Given exercise :: Lift out all lines below that contain "FreeCAD".

— start —

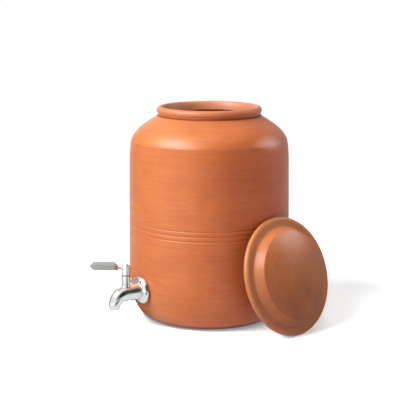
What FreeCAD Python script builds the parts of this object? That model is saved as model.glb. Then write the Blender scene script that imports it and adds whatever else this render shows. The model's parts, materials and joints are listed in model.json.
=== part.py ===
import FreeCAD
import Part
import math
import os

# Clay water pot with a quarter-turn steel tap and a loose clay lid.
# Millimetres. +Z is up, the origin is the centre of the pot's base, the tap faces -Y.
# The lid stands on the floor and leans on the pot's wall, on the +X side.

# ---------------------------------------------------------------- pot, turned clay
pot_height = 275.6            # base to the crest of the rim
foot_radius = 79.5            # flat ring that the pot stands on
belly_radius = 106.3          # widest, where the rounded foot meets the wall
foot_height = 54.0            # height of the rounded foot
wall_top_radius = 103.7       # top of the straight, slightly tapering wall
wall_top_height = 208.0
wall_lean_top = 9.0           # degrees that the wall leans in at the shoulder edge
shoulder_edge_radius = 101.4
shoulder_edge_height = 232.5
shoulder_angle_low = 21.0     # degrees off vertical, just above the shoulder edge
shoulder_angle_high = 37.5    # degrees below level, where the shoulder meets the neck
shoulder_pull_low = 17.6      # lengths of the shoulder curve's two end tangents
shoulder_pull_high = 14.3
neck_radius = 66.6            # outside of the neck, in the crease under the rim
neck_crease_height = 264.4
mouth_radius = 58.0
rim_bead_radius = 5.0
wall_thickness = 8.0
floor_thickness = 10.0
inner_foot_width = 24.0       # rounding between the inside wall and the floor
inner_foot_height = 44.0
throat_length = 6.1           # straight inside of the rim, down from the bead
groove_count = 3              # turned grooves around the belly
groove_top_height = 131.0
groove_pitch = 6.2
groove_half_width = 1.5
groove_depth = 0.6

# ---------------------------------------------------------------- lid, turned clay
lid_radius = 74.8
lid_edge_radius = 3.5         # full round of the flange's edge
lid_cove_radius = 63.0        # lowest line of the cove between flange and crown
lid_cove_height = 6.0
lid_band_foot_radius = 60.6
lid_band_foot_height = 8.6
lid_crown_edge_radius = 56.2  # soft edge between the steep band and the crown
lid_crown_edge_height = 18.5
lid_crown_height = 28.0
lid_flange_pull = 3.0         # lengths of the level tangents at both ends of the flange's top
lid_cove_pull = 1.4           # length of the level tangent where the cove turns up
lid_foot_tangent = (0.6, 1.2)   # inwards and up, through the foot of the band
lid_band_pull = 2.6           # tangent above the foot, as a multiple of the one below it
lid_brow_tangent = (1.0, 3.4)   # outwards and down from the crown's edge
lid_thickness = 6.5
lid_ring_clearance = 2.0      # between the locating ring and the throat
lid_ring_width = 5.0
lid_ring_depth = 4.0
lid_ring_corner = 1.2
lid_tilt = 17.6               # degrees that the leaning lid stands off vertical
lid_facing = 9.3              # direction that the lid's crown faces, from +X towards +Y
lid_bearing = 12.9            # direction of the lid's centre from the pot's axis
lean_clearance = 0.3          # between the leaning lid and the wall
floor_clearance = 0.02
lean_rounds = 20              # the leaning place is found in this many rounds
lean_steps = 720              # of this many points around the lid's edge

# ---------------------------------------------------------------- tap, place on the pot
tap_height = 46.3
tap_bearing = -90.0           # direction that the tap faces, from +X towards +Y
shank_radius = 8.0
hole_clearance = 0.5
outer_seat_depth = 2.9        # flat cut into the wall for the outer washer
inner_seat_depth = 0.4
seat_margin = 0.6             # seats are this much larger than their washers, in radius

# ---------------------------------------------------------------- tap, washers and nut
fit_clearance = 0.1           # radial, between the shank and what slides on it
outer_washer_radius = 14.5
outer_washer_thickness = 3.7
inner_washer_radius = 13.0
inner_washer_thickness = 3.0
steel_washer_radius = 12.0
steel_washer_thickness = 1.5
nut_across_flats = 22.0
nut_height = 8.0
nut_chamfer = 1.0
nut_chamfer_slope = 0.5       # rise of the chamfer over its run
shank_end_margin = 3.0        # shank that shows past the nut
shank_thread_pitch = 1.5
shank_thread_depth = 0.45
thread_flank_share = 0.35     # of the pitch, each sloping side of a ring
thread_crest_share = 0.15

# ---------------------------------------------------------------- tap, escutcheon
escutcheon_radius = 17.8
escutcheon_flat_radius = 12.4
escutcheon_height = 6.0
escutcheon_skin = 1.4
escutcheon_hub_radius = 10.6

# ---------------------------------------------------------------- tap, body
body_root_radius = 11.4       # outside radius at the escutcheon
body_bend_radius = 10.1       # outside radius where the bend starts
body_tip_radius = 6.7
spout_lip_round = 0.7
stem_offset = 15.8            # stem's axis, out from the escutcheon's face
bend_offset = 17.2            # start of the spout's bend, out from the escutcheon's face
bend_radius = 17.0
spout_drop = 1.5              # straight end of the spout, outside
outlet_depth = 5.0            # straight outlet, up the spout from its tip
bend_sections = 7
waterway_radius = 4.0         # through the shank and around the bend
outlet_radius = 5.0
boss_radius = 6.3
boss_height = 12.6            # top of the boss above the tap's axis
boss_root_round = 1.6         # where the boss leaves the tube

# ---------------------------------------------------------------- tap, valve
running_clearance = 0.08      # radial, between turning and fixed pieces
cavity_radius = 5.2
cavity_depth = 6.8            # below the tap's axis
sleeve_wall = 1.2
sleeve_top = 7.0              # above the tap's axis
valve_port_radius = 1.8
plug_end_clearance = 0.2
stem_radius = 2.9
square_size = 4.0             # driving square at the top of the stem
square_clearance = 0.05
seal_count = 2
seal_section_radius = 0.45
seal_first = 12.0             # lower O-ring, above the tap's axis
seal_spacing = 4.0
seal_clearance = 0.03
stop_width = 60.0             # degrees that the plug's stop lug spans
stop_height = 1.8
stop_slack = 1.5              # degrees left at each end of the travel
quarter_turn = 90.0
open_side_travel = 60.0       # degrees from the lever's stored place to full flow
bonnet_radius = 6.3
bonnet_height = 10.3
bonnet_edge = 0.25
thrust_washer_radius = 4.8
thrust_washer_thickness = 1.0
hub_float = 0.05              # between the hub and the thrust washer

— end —

Reply ::
What FreeCAD Python script builds the parts of this object? That model is saved as model.glb. Then write the Blender scene script that imports it and adds whatever else this render shows. The model's parts, materials and joints are listed in model.json.
import FreeCAD